In order to progress her research, Lucy took a 'leap of faith' aged 48, embarking on a full-time PhD to investigate gender bias in the law of divorce, funded by the ESRC. Her thesis employed a novel methodology, using critical discourse analysis as an analytic framework for doctrinal legal analysis. She is currently working on disseminating her findings and planning a project to employ her methodology more widely as a means to monitor judges' (mis)use of their agency in the development of the law.
Hatice Gundeslioglu
Hatice recently defended her doctoral thesis in Education and Psychology, focusing on sex/gender differences and their implications for mental health problems among autistic undergraduate students in the UK.
Hatice is dedicated to publishing her thesis studies and sharing research insights through impactful academic publications. Her work aims to enhance awareness and understanding of mental health problems affecting both autistic and non-autistic university students, advocating for inclusive and supportive educational environments.
Johan Heemskerk
I am an early career research fellow for the IAS at Warwick, currently awaiting the viva for my PhD in Philosophy, also undertaken at Warwick.
In my research, I investigate the role of representation in cognitive neuroscience. In short, I attempt to discover whether cognitive neuroscience can help us understand how the thoughts in our heads relate to objects in the external world. (I think it can!) I am also interested in aesthetics, specifically how our experience of literature relates to neuropsychological processing and acquisition of knowledge.

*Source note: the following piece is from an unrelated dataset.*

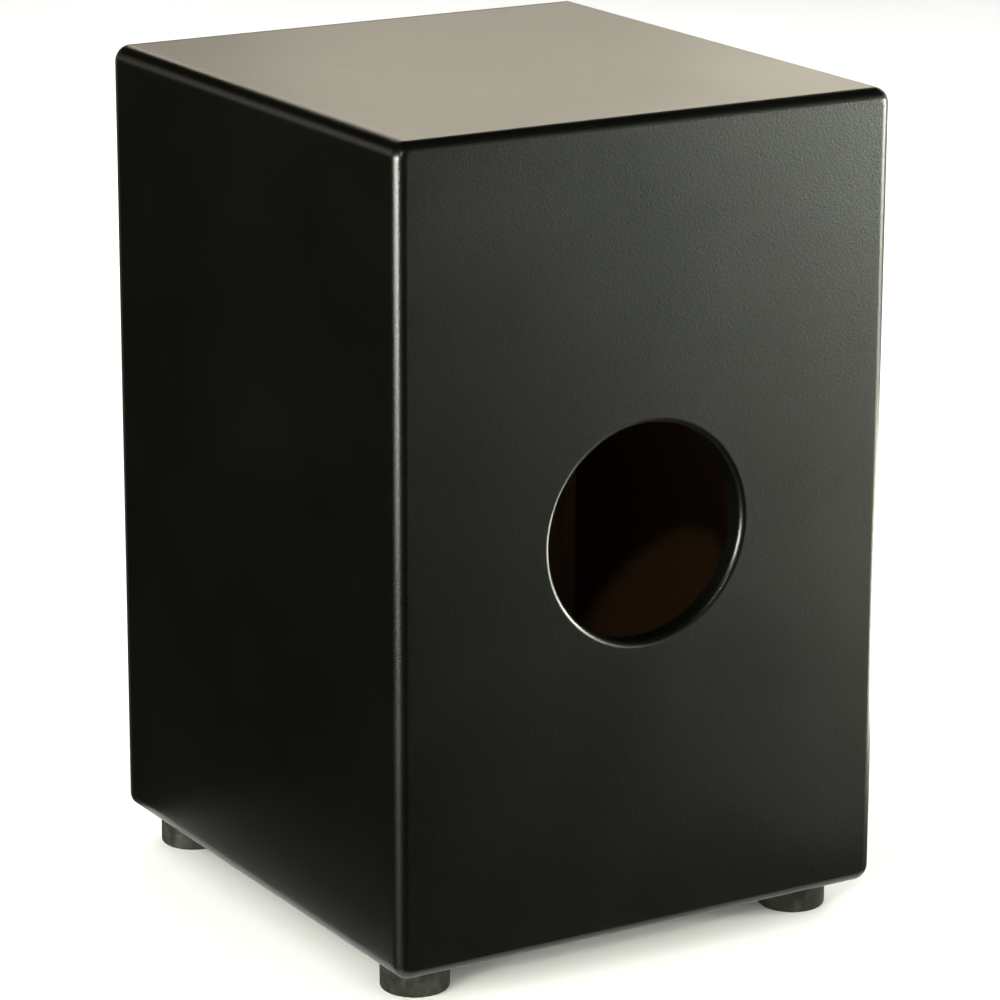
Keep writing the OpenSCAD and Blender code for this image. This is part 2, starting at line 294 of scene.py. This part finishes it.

In my personal time I like to hike, climb, and read literature.
Madeleine Sinclair
Madeleine Sinclair is an IATL/IAS Early Career Teaching Fellow at the University of Warwick. She has recently submitted her Wolfson Foundation funded doctoral thesis in English and Comparative Literary Studies, which focused on world literature and the politics of the short story in the twenty-first century. Her primary research interests include: world literature, the short story form, feminist studies, and the environmental humanities. In the spring term, she is teaching on the IATL module Reinventing Education.